Sign-On Letter: Supports Not Separation
OVERVIEW
In July 2025, Governor Grisham issued a directive requiring hospitals to place infants under a mandatory 72-hour hold if the infant was born exposed to substance. This directive unleashed chaos and confusion across the New Mexico health care system as the directive was unclear and had no implementation guidelines. It is also in opposition to existing New Mexico child welfare policies and practice. Advocates in New Mexico are concerned for families and patients. This sign on letter expresses deep concern about the directive noting that while it may be well-intentioned it undermines the cornerstone of effective health care: trust between patient and provider.
SIGN-ON LETTER
We are looking for health care provider signers from across the country in solidarity with New Mexicans who believe families deserve support and not separation. Please read the letter, and sign below.
Health care providers dedicate our lives to the wellbeing of families and communities. We have deep concerns about policy directives and proposals that mandate the separation of newborns from their families at birth. These policies undermine the foundation of effective health care: trust between patients and providers.

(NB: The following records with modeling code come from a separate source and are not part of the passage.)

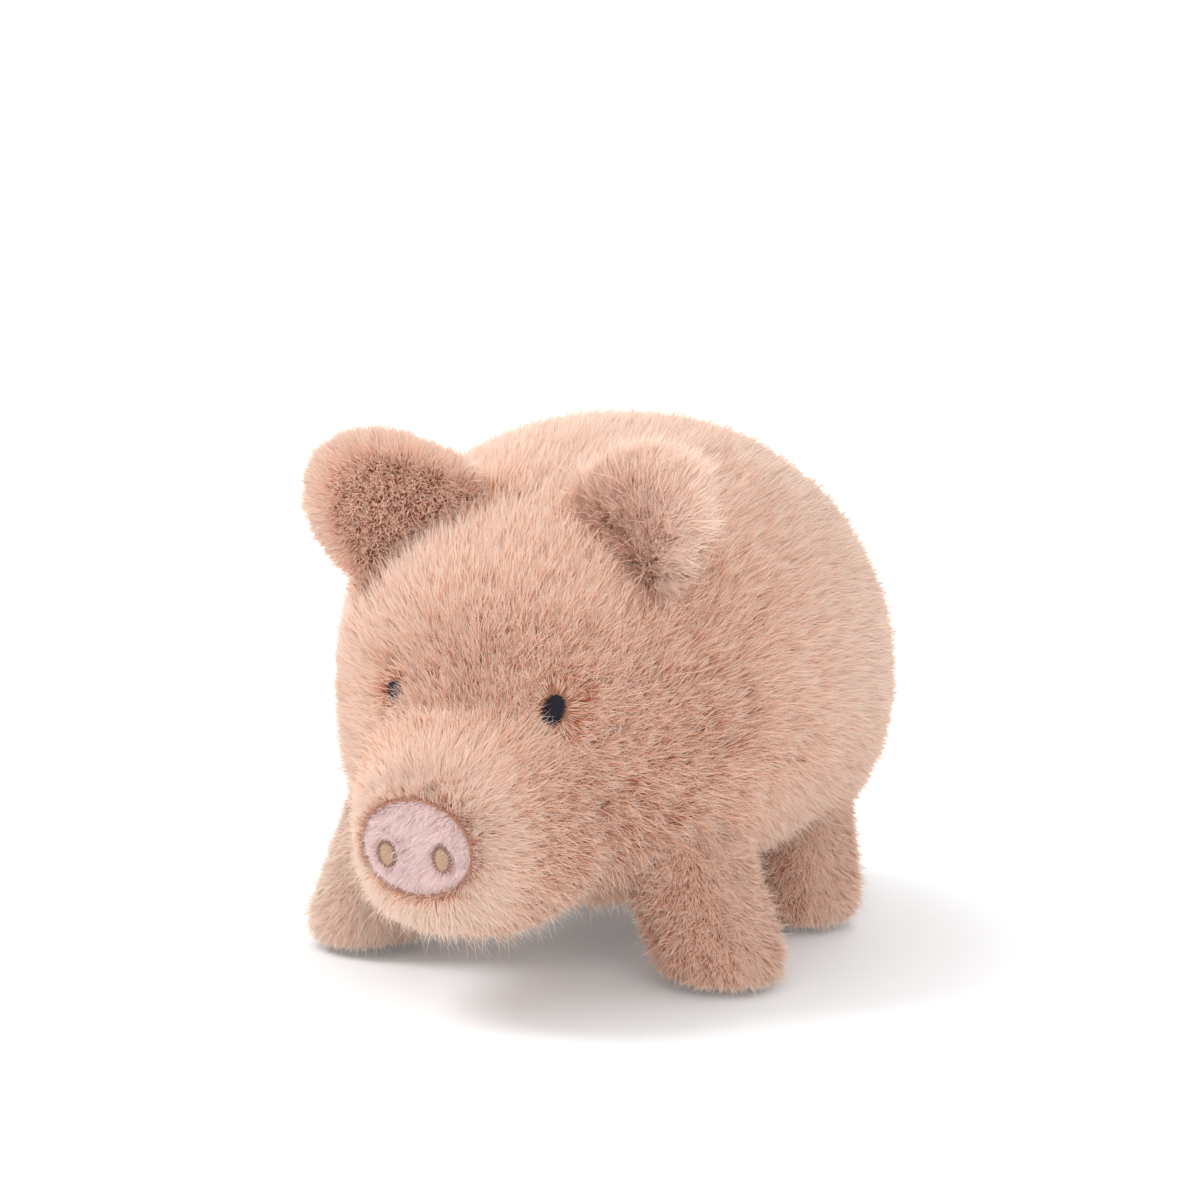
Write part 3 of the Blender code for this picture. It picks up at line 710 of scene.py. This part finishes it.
def torso_style(place, normal):
    flow, rise, deep = brushed(place)
    deep += ear_root_painted_shade(place)
    crown = smooth(place.z, 0.145, 0.165) * (1 - smooth(place.y, 0.01, 0.05))
    height = PILE_HEIGHT * (1 + 0.3 * max(0, deep) + 0.3 * crown)
    space = smooth(reach(MUZZLE_TREE, place), -0.004, -0.002)
    for tree in LEG_TREES.values():
        space = min(space, smooth(reach(tree, place), -0.005, -0.003))
    space *= 1 - THINNED_WHERE_DEEP * max(0, deep)
    flow, height, space, deep = parted_at_eyes(place, flow, height, space, deep)
    return flow, rise, height, space, deep


def torso_swell(place):
    rise = swelling(MUZZLE_TREE, 0.0032, 0.016)(place) * (0.35 + 0.65 * smooth(place.z, 0.060, 0.085))
    for tree in LEG_TREES.values():
        rise = max(rise, swelling(tree, 0.0016, 0.012)(place))
    return rise


# %% Torso panels
GAP = 0.00015
DENSITY = 7.6e6
PANELS = {
    "body_side_left": ((GAP, NECK_Y + GAP, SEAM_Z + GAP), (None, None, None), 2),
    "body_side_right": ((None, NECK_Y + GAP, SEAM_Z + GAP), (-GAP, None, None), 2),
    "belly_panel": ((None, NECK_Y + GAP, None), (None, None, SEAM_Z - GAP), 1),
    "head_side_left": ((GAP, None, None), (None, NECK_Y - GAP, None), 2),
    "head_side_right": ((None, None, None), (-GAP, NECK_Y - GAP, None), 2),
}


FINE_SKIN = ball(torso_point, 240, 150, CLOTH_DEPTH, swell=torso_swell)
COARSE_SKIN = ball(torso_point, 96, 64, CLOTH_DEPTH, swell=torso_swell)


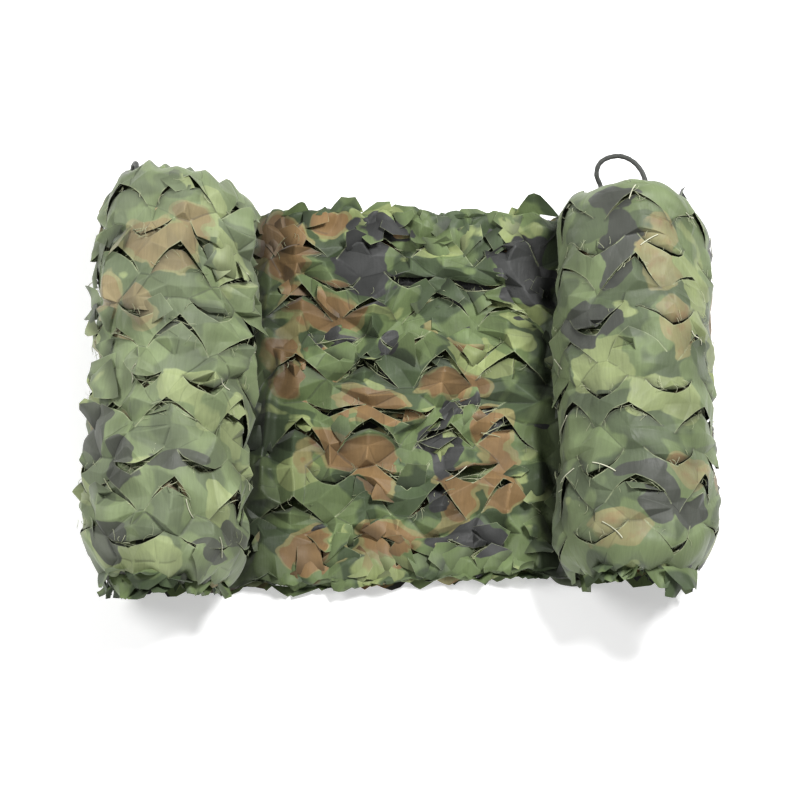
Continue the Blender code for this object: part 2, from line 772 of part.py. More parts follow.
def make_rope(name, route):
    """A round rope with its braid raised, square at both of its seated ends."""
    line = smooth_route(route, ROPE_STEP)
    out_of_net = Vector((0.0, 1.0, 0.0))
    points = []
    side = Vector((0.0, 0.0, 1.0))
    distance = 0.0
    for number, place in enumerate(line):
        before = line[max(0, number - 1)]
        after = line[min(len(line) - 1, number + 1)]
        ahead = (after - before).normalized()
        if number == 0:
            ahead = out_of_net
        if number == len(line) - 1:
            ahead = -out_of_net
        side = (side - ahead * side.dot(ahead)).normalized()
        other = ahead.cross(side)
        distance += (place - before).length
        for step in range(ROPE_SIDES):
            angle = math.tau * step / ROPE_SIDES
            radius = braid_radius(angle, distance)
            points.append(place + (side * math.cos(angle) + other * math.sin(angle)) * radius)
    faces = []
    for ring in range(len(line) - 1):
        for step in range(ROPE_SIDES):
            a = ring * ROPE_SIDES + step
            b = ring * ROPE_SIDES + (step + 1) % ROPE_SIDES
            faces.append((a, b, b + ROPE_SIDES, a + ROPE_SIDES))
    faces.append(tuple(reversed(range(ROPE_SIDES))))
    faces.append(tuple(range(len(points) - ROPE_SIDES, len(points))))
    mesh = bpy.data.meshes.new(name)
    mesh.from_pydata(points, [], faces)
    mesh.shade_smooth()
    mesh.materials.append(make_material("braided_rope", (0.035, 0.037, 0.034), 0.6))
    rope = bpy.data.objects.new(name, mesh)
    bpy.context.collection.objects.link(rope)
    return rope


def main():
    clear_scene()
    net = make_net()
    points = [vertex.co.copy() for vertex in net.data.vertices]
    faces = [tuple(face.vertices) for face in net.data.polygons]
    tree = BVHTree.FromPolygons(points, faces)
    make_rope("rope_loop_right", seated_route(tree, RIGHT_LOOP))
    make_rope("rope_loop_left", seated_route(tree, LEFT_LOOP))


main()
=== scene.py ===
"""A leaf-cut camouflage net, rolled from both ends: cloth, strings, threads and ropes.

Metres, +Z up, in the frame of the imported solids.  A place on the cloth is given by u, along
the section from the left roll's foot to the right roll's foot, t, from the near end to the
far end, and a height over the surface.
"""
import math
import random
from collections import namedtuple

import bpy
import numpy as np
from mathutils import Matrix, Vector, noise
from mathutils.bvhtree import BVHTree
from mathutils.geometry import delaunay_2d_cdt


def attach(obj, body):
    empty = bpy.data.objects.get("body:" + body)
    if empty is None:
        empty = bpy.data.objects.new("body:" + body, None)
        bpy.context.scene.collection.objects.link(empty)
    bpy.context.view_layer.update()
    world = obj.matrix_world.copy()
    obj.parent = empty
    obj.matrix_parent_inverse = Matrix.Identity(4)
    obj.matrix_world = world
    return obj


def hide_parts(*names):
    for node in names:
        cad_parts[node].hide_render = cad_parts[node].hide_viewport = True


# ---- sizes of the rolled net, as in its solids ----
NET_DEPTH = 0.456
ROLL_SPACING = 0.512
ROLL_WIDTH = 0.174
ROLL_HEIGHT = 0.150
ROLL_WAIST = 0.068
ROLL_SAG = 0.078
MIDDLE_THICKNESS = 0.020
LEAF_PITCH = 0.080
ROPE_DIAMETER = 0.006
FRAME_SHIFT = (0.0041653, 0.0058648)  # from the section's own middle to the frame's origin

LUMP_HEIGHT = 0.0055
LUMP_SIZE = 0.120
MIDDLE_LUMP_SHARE = 0.45
CRUMPLE_HEIGHT = 0.0026
CRUMPLE_SIZE = 0.038
RELIEF_FADE = 0.030
CREASE_FADE = 0.026
RIM_FADE = 0.024
ROLL_BLEND = 0.020
CREASE_SOFTNESS = 0.012
ROLL_OUTLINE_POINTS = 90
MIDDLE_OUTLINE_POINTS = 60

# The two slits of each square of the pattern, their corners as shares of its pitch.
Slit = namedtuple("Slit", "name left tip right")
SLITS = (
    Slit("far_pointing", (0.06, 0.56), (0.50, 0.98), (0.93, 0.57)),
    Slit("near_pointing", (0.60, 0.30), (1.00, 0.00), (1.40, 0.31)),
)
SLIT_STEPS = 3
SLIT_BOW = 0.0025
SLIT_JITTER = 0.0055
SLIT_MARGIN = 0.011
SOLID_DRAWS = 2  # the solid draws this often more for a leaf, so this does too

ROLL_ROUNDING = 0.024
ROUNDING_HEIGHT = 0.070
FOOT_ROUNDING = 0.008
FOOT_HEIGHT = 0.050
MIDDLE_ROUNDING = 0.005
LEAST_HEIGHT = 0.0008  # of the cloth over the ground
TOOTH_PITCH = 0.043
TOOTH_REACH = 0.014
TOOTH_SHORTEST = 0.25
TOOTH_ROOT = 0.030
FAR_TOOTH_SHIFT = 0.4
MIDDLE_TOOTH_SHARE = 0.8
RIGHT_LOOP_U = 0.955  # the right rope loop holds the far rim's teeth in around here
LOOP_HOLD = 0.8
LOOP_HOLD_REACH = 0.045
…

This summer New Mexico Governor Michelle Lujan Grisham directed that all newborns exposed to alcohol and drugs be separated from their parents and held in the custody of the deeply overwhelmed New Mexico Children Youth and Families Department (NM CYFD), with no exceptions.
This mandate is dangerous and unlawful. These directives undermine state law designed to provide support and resources to families when they show up for health care. These directives also break both state and federal laws that are supposed to keep Native children with their communities.
When patients—especially pregnant or postpartum parents—fear that being honest with their provider could result in investigation and loss of their child, they are less likely to seek care. This can quickly spiral into poor behavioral health outcomes, as well as dangerous untreated physical health problems for babies and parents. Directives like this turn medical settings into environments where patients are punished rather than cared for, and ultimately keep people from accessing the care they and their newborns need.
Substance use during pregnancy is complex. It often intersects with trauma, poverty, mental health conditions, and barriers to care. Addressing perinatal substance use requires trust-based conversations and patient-centered treatment—not criminalization. When providers are required to separate parents from their newborns, the system is undermining medical best practices and a provider’s ethical obligation to act in the best interest of their patients.
The consequences of broken patient-provider trust are not theoretical. New Mexico’s maternal mortality rate is 1.5 times higher than the rest of the country. We cannot afford to make childbirth more dangerous.
Involvement with child welfare systems—even if temporary—can traumatize families and interrupt practices, like breastfeeding, that improve overall infant outcomes. Separations can cause newborns, children and their parents lifelong emotional and developmental harm. Unwarranted removals disproportionately impact Indigenous, Black, Latine, and low-income families, further exacerbating existing inequities in perinatal and infant health outcomes. Listening to patients in a trusting partnership, with patient centered evidence-based care is the way to improve outcomes, not “one size fits no one” family removals. As providers it is our obligation to always consider the safety of our patients, including newborns. These directives take away our capacity to treat the unique needs of each family in our care.
Earlier this year the New Mexico Legislature passed SB 42, a bipartisan approach that updated child welfare policies relating to substance use and pregnancy. It’s time to put down the harmful separation directives and instead implement New Mexico’s SB 42 with integrity; this is a critical step that demonstrates our commitments to care for families.
We can acknowledge the complexities of these situations and together build accountable state responses that center the lived expertise of families that best understand these circumstances. Together we must build out access to detox and recovery beds available as soon as someone is ready and asking for support. We must create programs where parents can access treatment, while bringing little ones along and having somewhere to call home. Addiction is a health care issue and it should be treated as such—with compassion, dignity, and evidence-based practices.